Two-dimensional (2D) layered materials provide new opportunities for infrared detection technology because they possess naturally passivated surfaces and can be stacked into van der Waals (vdW) heterostructures without further consideration of lattice matching. However, 2D vdW photodetectors severely suffer from low QE because of their atomically thin nature. Several strategies, including optical waveguides, optical resonators, and surface plasmons, have been demonstrated to enhance the QE in 2D photodetectors but at the expense of device integration level and narrow spectral response.
The momentum-matching vdW heterostructures can support interlayer transitions that are direct in k-space irrespective of direct or indirect bandgap semiconductors, in which the valence-band maximum (VBM) of one semiconductor and the conduction-band minimum (CBM) of another are centered at the k-space in the Brillouin zone. "Therefore, the momentum-matching vdW heterostructures can not only improve the generation rate of photocarriers but also potentially broaden spectral response," said Hu.
It can also reduce the interface recombination with low lattice-mismatching scattering and defect-free impurities. Importantly, for infrared photodetection, rational band alignments are very significant for achieving a high QE by optimizing the generation, suppressing the recombination, and improving the collection of photocarriers.

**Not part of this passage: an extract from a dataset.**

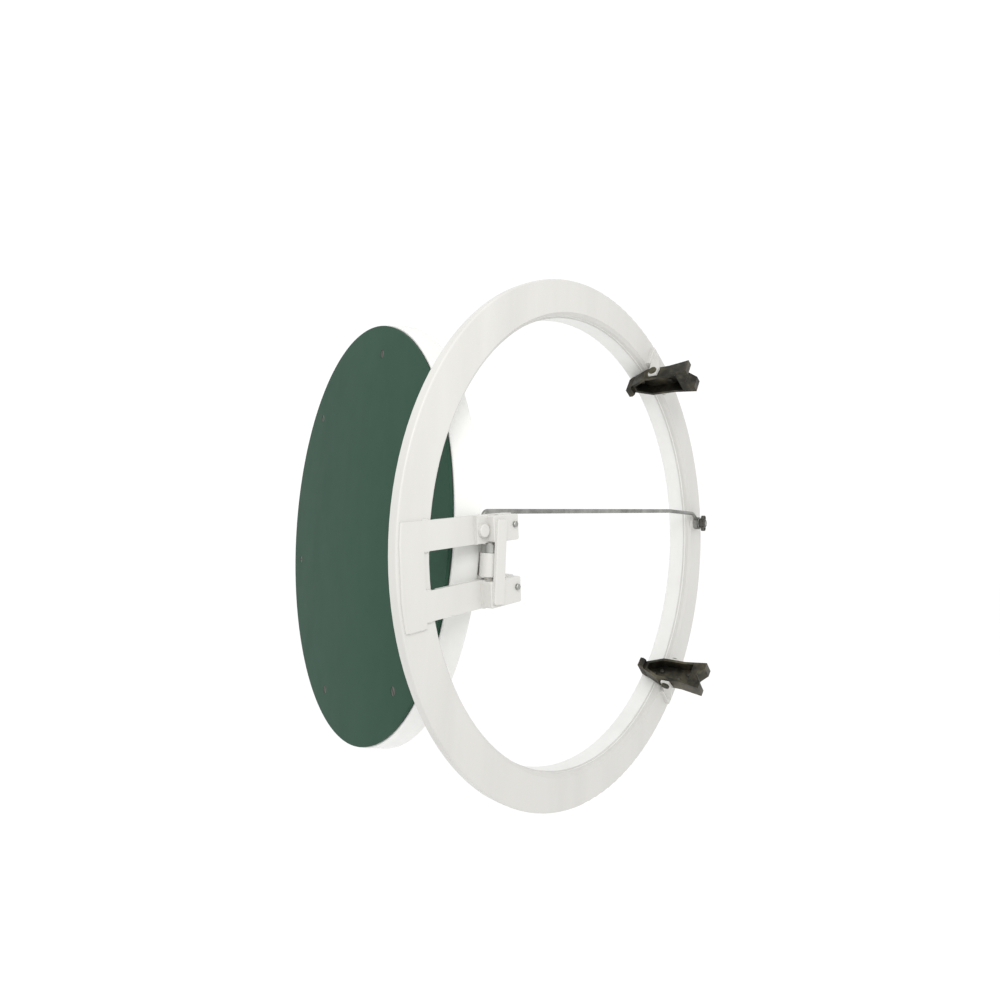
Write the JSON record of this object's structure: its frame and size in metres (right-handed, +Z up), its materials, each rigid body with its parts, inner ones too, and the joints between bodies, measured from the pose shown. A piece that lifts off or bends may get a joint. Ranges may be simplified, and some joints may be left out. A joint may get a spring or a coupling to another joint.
{
  "type": "deck hatch",
  "caption": "Round flush deck hatch: a flanged ring frame with a coaming, a thick disc lid on a link hinge, swing latch dogs and a hold-open stay rod.",
  "frame": {"origin": "centre of the ring on the back face of its flange, the face that seats on the deck or bulkhead", "axes": "+Y along the ring's axis through the deck towards the lid, +Z up, +X away from the hinge"},
  "size_m": [0.69, 0.6745, 0.69],
  "materials": {
    "white_paint": "satin enamel",
    "green_paint": "satin enamel",
    "dark_bronze": "dark oiled",
    "dark_knob": "semi gloss",
    "bronze_bush": "machined",
    "gasket_rubber": "matt",
    "seam_sealant": "matt",
    "primed_steel": "primer",
    "steel_hardware": "brushed"
  },
  "bodies": {
    "frame": {"coaming_tube": "white_paint", "dog_bracket_lower": "white_paint", "dog_bracket_upper": "white_paint", "dog_pad_lower": "white_paint", "dog_pad_upper": "white_paint", "dog_pin_lower": "dark_bronze", "dog_pin_upper": "dark_bronze", "fixed_hinge_pin": "steel_hardware", "flange_ring": "white_paint", "grease_plug": "white_paint", "hinge_arm_lower": "white_paint", "hinge_arm_upper": "white_paint", "hinge_base_plate": "white_paint", "pin_cap_bolts": "steel_hardware", "pin_cap_lower": "white_paint", "pin_cap_upper": "white_paint", "pin_clamp_bar": "white_paint", "stay_pad": "white_paint", "stay_stud": "steel_hardware", "stay_washer": "steel_hardware", "thrust_spacer": "steel_hardware"},
    "link": {"hinge_link": "white_paint", "link_bushes": "bronze_bush"},
    "lid": {"gasket_seat": "primed_steel", "keeper_lower": "white_paint", "keeper_upper": "white_paint", "lid_backing": "primed_steel", "lid_bracket_bolts": "steel_hardware", "lid_gasket": "gasket_rubber", "lid_hinge_bracket": "white_paint", "lid_hinge_pin": "steel_hardware", "lid_liner": "white_paint", "lid_panel": "green_paint", "lid_panel_screws": "steel_hardware", "lid_pin_collar": "steel_hardware", "lid_rim": "white_paint", "lid_seam_trim": "seam_sealant", "lid_stiffener": "primed_steel", "stay_eye": "white_paint"},
    "dog_upper": {"dog_claw_upper": "dark_bronze", "dog_lever_upper": "dark_bronze", "dog_screws_upper": "steel_hardware"},
    "dog_lower": {"dog_claw_lower": "dark_bronze", "dog_lever_lower": "dark_bronze", "dog_screws_lower": "steel_hardware"},
    "stay": {"stay_rod": "steel_hardware"},
    "knob": {"stay_knob": "dark_knob"}
  },
  "joints": [
    {"name": "link_swing", "type": "hinge", "parent": "frame", "child": "link", "pos_m": [-0.218, -0.017, -0.03], "axis": [0, 0, 1], "range_deg": [0, 92.37]},
    {"name": "lid_swing", "type": "hinge", "parent": "link", "child": "lid", "pos_m": [-0.19159, 0.03102, -0.03], "axis": [0, 0, 1], "range_deg": [-167.08, 0]},
    {"name": "dog_upper_swing", "type": "hinge", "parent": "frame", "child": "dog_upper", "pos_m": [0.14182, -0.026, 0.25066], "axis": [-0.8704, 0, 0.4924], "range_deg": [0, 14]},
    {"name": "dog_lower_swing", "type": "hinge", "parent": "frame", "child": "dog_lower", "pos_m": [0.20542, -0.026, -0.20186], "axis": [0.7009, 0, 0.7133], "range_deg": [0, 14]},
    {"name": "stay_swing", "type": "hinge", "parent": "frame", "child": "stay", "pos_m": [0.309, -0.02, 0.039], "axis": [0, 1, 0], "range_deg": [-1.2, 24]},
    {"name": "knob_turn", "type": "hinge", "parent": "frame", "child": "knob", "pos_m": [0.309, -0.03, 0.039], "axis": [0, -1, 0], "range_deg": [0, 270]}
  ],
  "couplings": [
    {"joint": "lid_swing", "follows": "link_swing", "ratio": -1.8087}
  ]
}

The type II band-alignment structure without potential barriers for electrons and holes is desirable.
The valence-band maximum of 2D black phosphorus (BP) and the conduction-band minimum of 2D Bi2O2Se are located at the same Г point, as shown in Figure 1a. The carriers at the interface can be stimulated into the conduction bands of BP and Bi2O2Se, which greatly improves the transition and generation of the photocarriers. The photogenerated electrons and holes see no potential barriers and can be collected efficiently in type II BP/Bi2O2Se vdW heterojunction, shown in Figure 1b. Ultimately, the room temperature QE (84% at 1.3 μm and 76.5% at 2 μm) of the BP/Bi2O2Se device were achieved, which are higher than most reported 2D-based devices and even comparable to commercially state-of-the-art infrared photodetectors at zero bias as shown in Figure 1C. This high QE is caused by the high absorption coefficient, free-barrier band transport, and detection-free interfaces. In addition, the polarization ratio of the BP/Bi2O2Se device at 2 μm is up to 17, as shown in Figure 1d. This is also superior to most photodetectors based on polarized materials or antenna-assisted structures in the short-wave infrared region.